__WHAT THE TASK ASKS__
Repeat the records below exactly.

* Begin LISTED RECORDS *

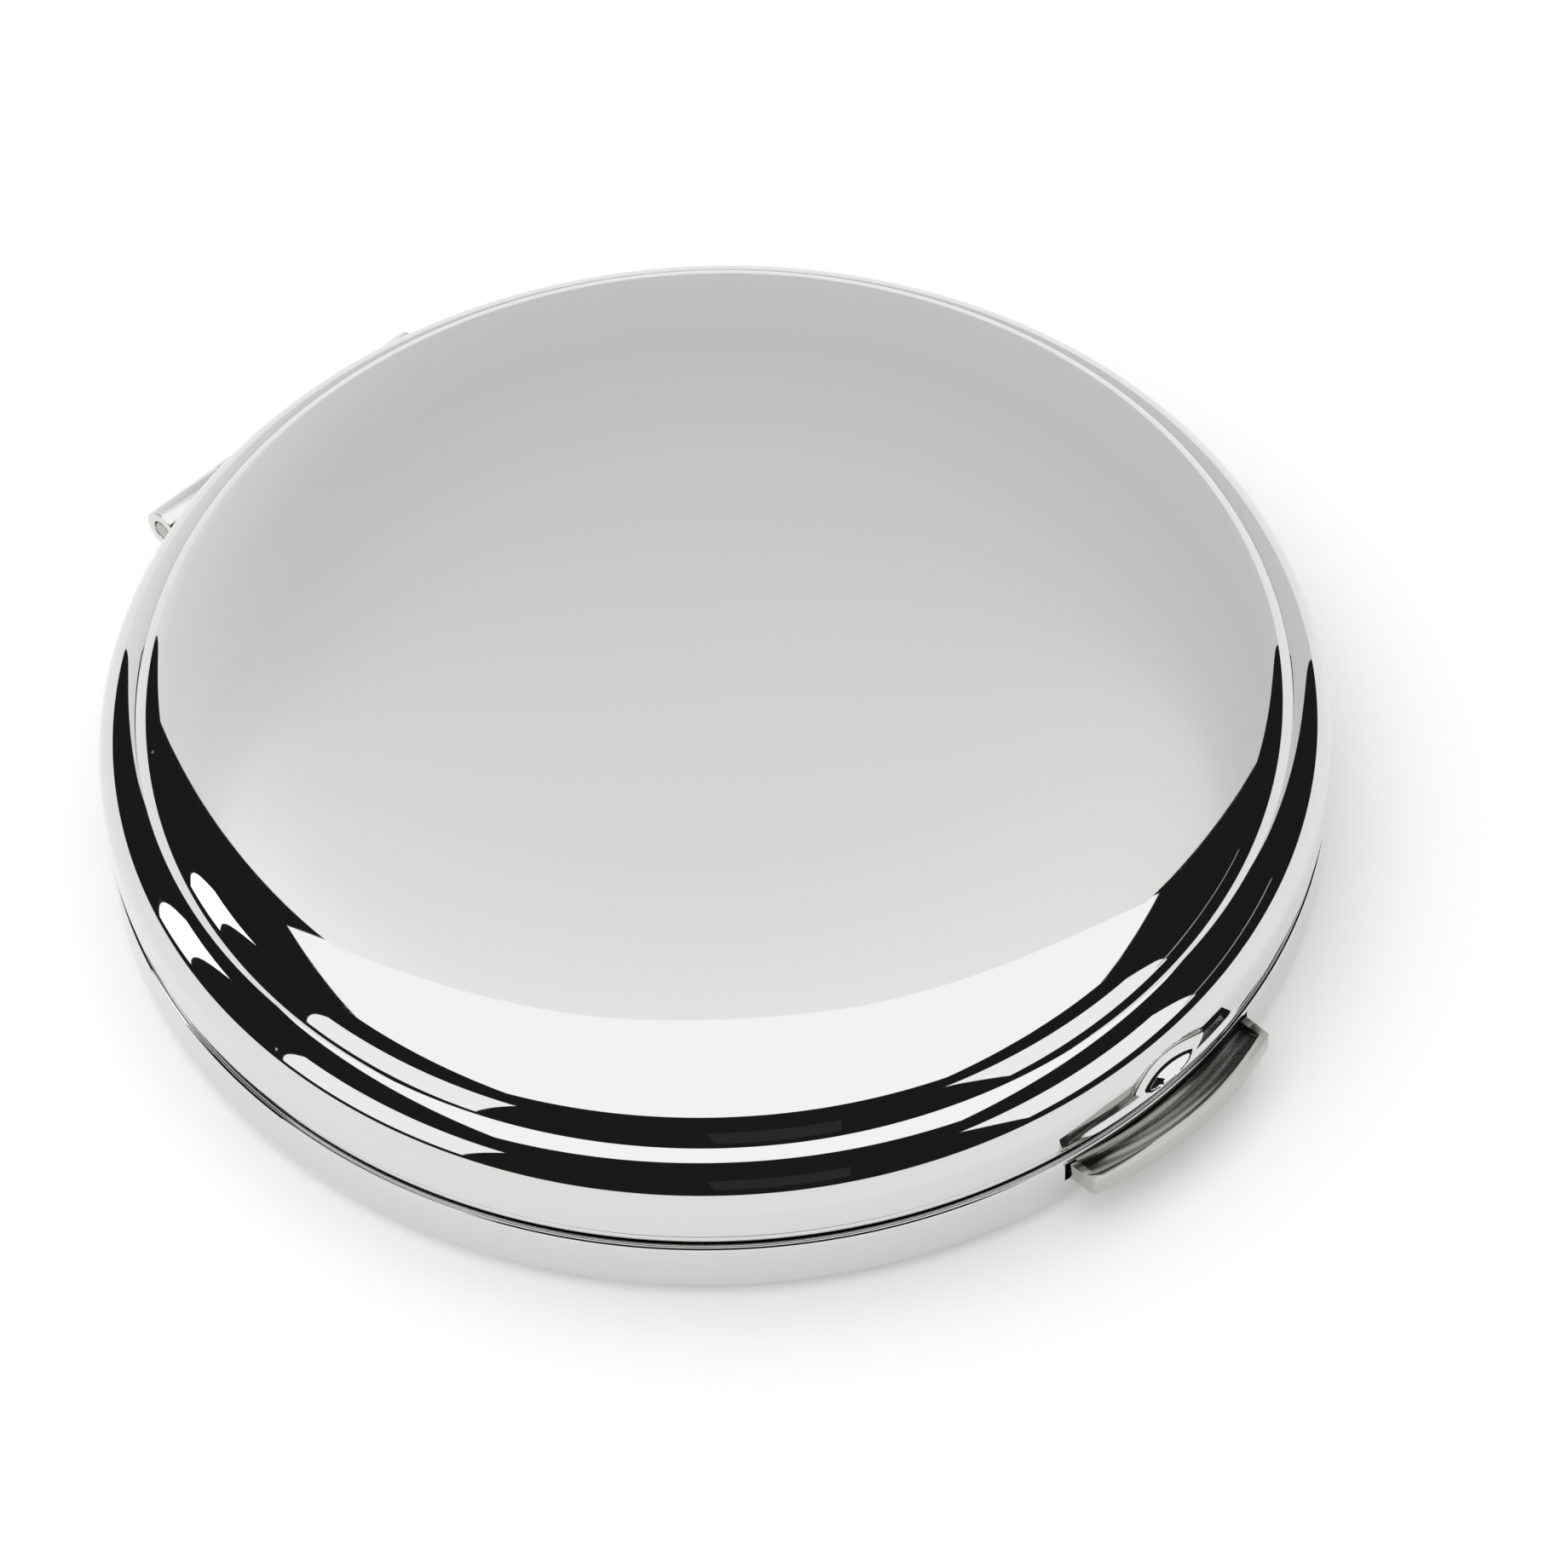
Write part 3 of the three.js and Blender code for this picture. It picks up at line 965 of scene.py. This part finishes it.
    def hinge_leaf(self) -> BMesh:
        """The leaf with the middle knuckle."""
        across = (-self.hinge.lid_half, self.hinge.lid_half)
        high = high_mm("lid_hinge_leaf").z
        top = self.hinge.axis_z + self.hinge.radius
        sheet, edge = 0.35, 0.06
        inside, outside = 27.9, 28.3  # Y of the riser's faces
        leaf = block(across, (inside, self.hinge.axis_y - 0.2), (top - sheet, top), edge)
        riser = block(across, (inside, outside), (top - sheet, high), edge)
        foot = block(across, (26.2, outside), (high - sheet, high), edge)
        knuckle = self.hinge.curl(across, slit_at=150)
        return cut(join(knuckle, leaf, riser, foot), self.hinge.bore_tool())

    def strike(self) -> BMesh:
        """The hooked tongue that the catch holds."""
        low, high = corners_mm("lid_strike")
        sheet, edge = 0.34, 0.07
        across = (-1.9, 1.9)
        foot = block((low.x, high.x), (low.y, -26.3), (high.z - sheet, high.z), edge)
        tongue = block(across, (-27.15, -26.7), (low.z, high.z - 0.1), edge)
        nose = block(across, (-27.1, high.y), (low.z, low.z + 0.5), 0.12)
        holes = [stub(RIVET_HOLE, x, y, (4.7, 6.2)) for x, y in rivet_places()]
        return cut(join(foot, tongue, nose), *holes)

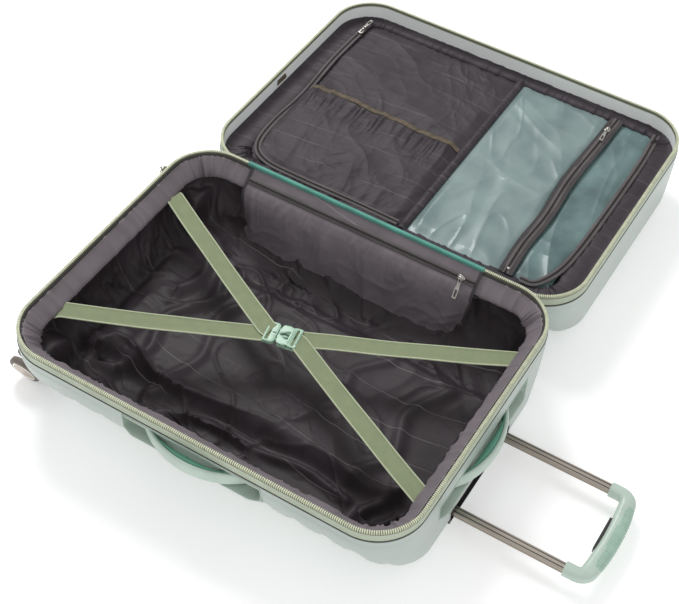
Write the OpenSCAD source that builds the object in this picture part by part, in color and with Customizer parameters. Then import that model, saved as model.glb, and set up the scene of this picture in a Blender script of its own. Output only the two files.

* End LISTED RECORDS *

__OUTPUT FOR THIS EXERCISE__
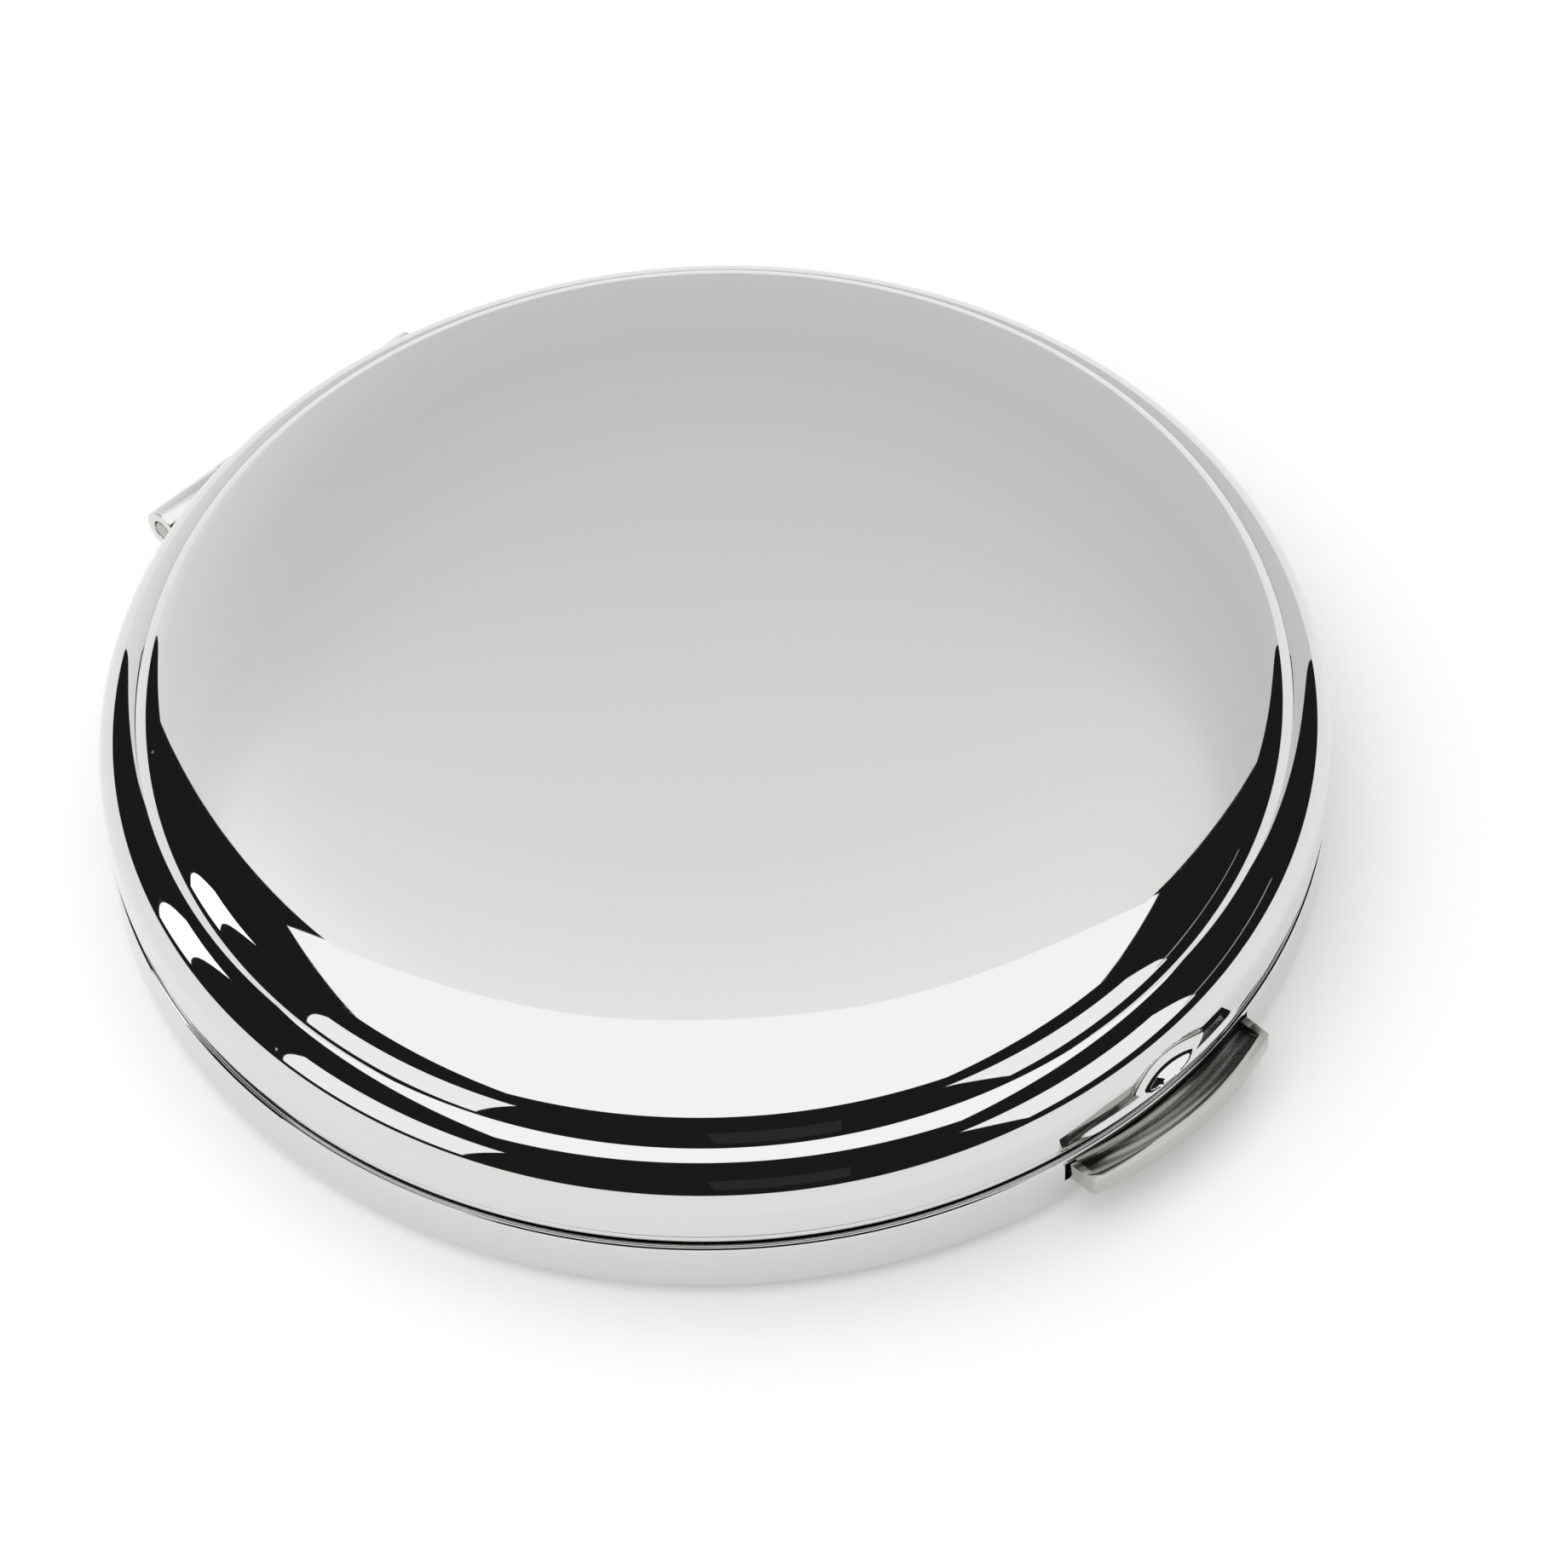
Write part 3 of the three.js and Blender code for this picture. It picks up at line 965 of scene.py. This part finishes it.
    def hinge_leaf(self) -> BMesh:
        """The leaf with the middle knuckle."""
        across = (-self.hinge.lid_half, self.hinge.lid_half)
        high = high_mm("lid_hinge_leaf").z
        top = self.hinge.axis_z + self.hinge.radius
        sheet, edge = 0.35, 0.06
        inside, outside = 27.9, 28.3  # Y of the riser's faces
        leaf = block(across, (inside, self.hinge.axis_y - 0.2), (top - sheet, top), edge)
        riser = block(across, (inside, outside), (top - sheet, high), edge)
        foot = block(across, (26.2, outside), (high - sheet, high), edge)
        knuckle = self.hinge.curl(across, slit_at=150)
        return cut(join(knuckle, leaf, riser, foot), self.hinge.bore_tool())

    def strike(self) -> BMesh:
        """The hooked tongue that the catch holds."""
        low, high = corners_mm("lid_strike")
        sheet, edge = 0.34, 0.07
        across = (-1.9, 1.9)
        foot = block((low.x, high.x), (low.y, -26.3), (high.z - sheet, high.z), edge)
        tongue = block(across, (-27.15, -26.7), (low.z, high.z - 0.1), edge)
        nose = block(across, (-27.1, high.y), (low.z, low.z + 0.5), 0.12)
        holes = [stub(RIVET_HOLE, x, y, (4.7, 6.2)) for x, y in rivet_places()]
        return cut(join(foot, tongue, nose), *holes)

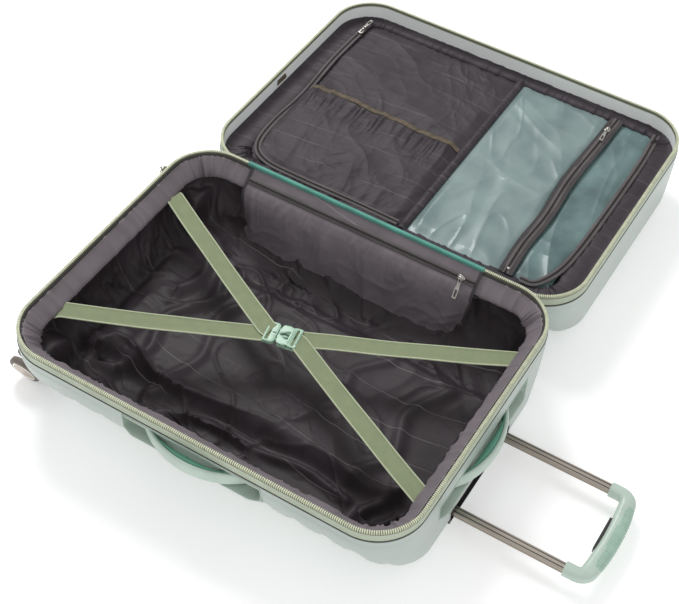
Write the OpenSCAD source that builds the object in this picture part by part, in color and with Customizer parameters. Then import that model, saved as model.glb, and set up the scene of this picture in a Blender script of its own. Output only the two files.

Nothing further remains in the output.